On the other hand, there are some definite drawbacks as well. With a huge increase in labor costs, businesses are going to take countermeasures. This will happen in the way of workforce reduction, cut benefits, and possibly moving out of the city limits all together. It could ring as a troubling development for the city’s unskilled and migrant workers, who may lose any prospect of getting hired at all. Of course, there is evidence that minimum wage increases don’t necessarily lead to massive layoffs, but there will definitely be some concessions made by the business community to offset the increased costs to their operation.

While the announcement is still fresh, it does put Seattle in the spotlight as a leader for worker’s rights and the fight for a living wage. According to Seattle Business Magazine, there are roughly 100,000 people in the city that currently make less than $15 per hour. Those 100,000 people have now become lab rats in the next great American experiment on wage increases. Businesses like Amazon (NASDAQ:AMZN), who mainly employ skilled workers who make more than the newly proposed minimum, would likely remain unaffected. Other cities, like Portland, Oregon, are already beginning to look at big increases of their own on the heels of Mayor Murray’s announcement.

How could what’s happening in the Pacific northwest ripple across the country? Right now, the answer is unclear.
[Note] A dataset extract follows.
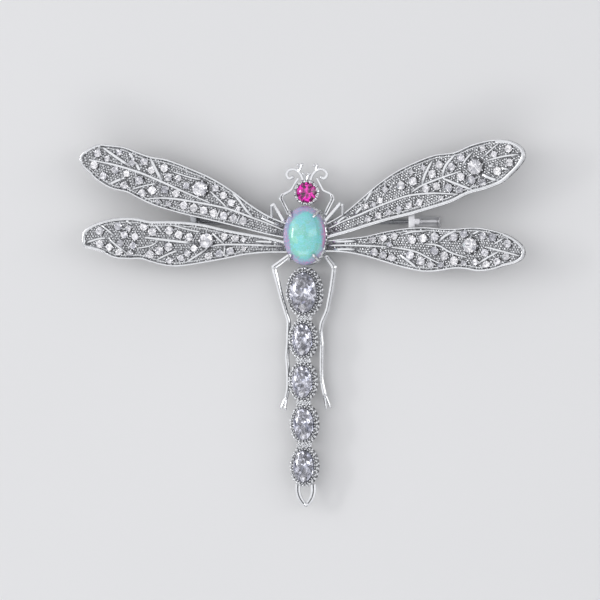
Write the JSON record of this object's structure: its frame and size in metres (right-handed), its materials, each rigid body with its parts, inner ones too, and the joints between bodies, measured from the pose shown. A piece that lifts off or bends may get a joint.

A recent bill put forth by Democrats to raise the federal minimum wage level to $10.10 was shot down by Republicans, and there is a vocal minority who are calling to eradicate the minimum wage completely. While those calling for eradication seem to be on the fringe, there is a sizable portion of the population who are against raising wages for the lowest earners, many who would benefit from it themselves.

President Obama cites that the current minimum wage has lost a significant amount of purchasing power over the past few decades, and that raising it will give a helping hand to millions. “This will help families. It will give businesses customers with more money to spend. It doesn’t involve any new bureaucratic program. So join the rest of the country. Say yes. Give America a raise,” he said.

Two of the biggest targets of groups looking to raise are McDonald’s (NYSE:MCD) and Wal-Mart (NYSE:WMT), two of the country’s biggest employers that reap massive profits and tend to pay its workforce low wages. While large numbers of employees for both are on public assistance, huge companies are actively pushing labor costs onto the public at large by offering such low pay. Large corporations like Wal-Mart do operate on thin margins, and an increase in labor costs threaten those margins.

Business groups like the National Retail Federation have also publicly come out against a federally mandated increase in wages. Calling the effort an “anti-job tax,” the NRF said that while efforts to raise the minimum wage are noble, they could not come at a worse time. “NRF believes that this is the “least opportune moment” to mandate a federal wage increase on employers with small and large businesses alike already confronting the myriad workforce challenges associated with the implementation of the Affordable Care Act,” the NRF said in a statement.

On the other end of the spectrum, companies like Costco (NASDAQ:COST) are renowned for offering its employees fantastic compensation packages, and building a strong, successful corporation simultaneously. Costco CEO and President Craig Jelinek has been a public supporter of an across-the-board minimum wage increase, and has said that paying employees more-than-average has helped his business grow. “Instead of minimizing wages, we know it’s a lot more profitable in the long-term to minimize employee turnover and maximize employee productivity, commitment, and loyalty. We support efforts to increase the federal minimum wage,” Jelinek said in a statement.

Another supporter of a minimum wage boost is Starbucks (NASDAQ:SBUX) CEO Howard Schultz. Starbucks is based in Seattle, right at ground zero of the minimum wage push. The company that spends more on their employees’ healthcare than it does on coffee would be one of the biggest employers hit with big increases in labor costs. However, Schultz told CNBC that an increase in wages comes with a downside. “We’ve got to be very careful what we wish for because some employers, and there could be a lot of them, will be scared away from hiring new people or creating incremental hours for part-time people as a result of that wage going up,” he said.

With Seattle’s plan to drastically increase the minimum wage and a national dialogue already engaged,  most of the country will have to sit back and wait to see what happens. Will Seattle be abandoned by businesses looking to dodge high labor costs? Or will it attract a new influx of hurting workers, and in the process herald in a new era of economic success for business and workers alike? While both sides have valid reasons to believe the proposal will succeed or fail, the fact is that inequality and the minimum wage are already on the minds of many across the country.

For the America’s working poor, that in itself is a victory.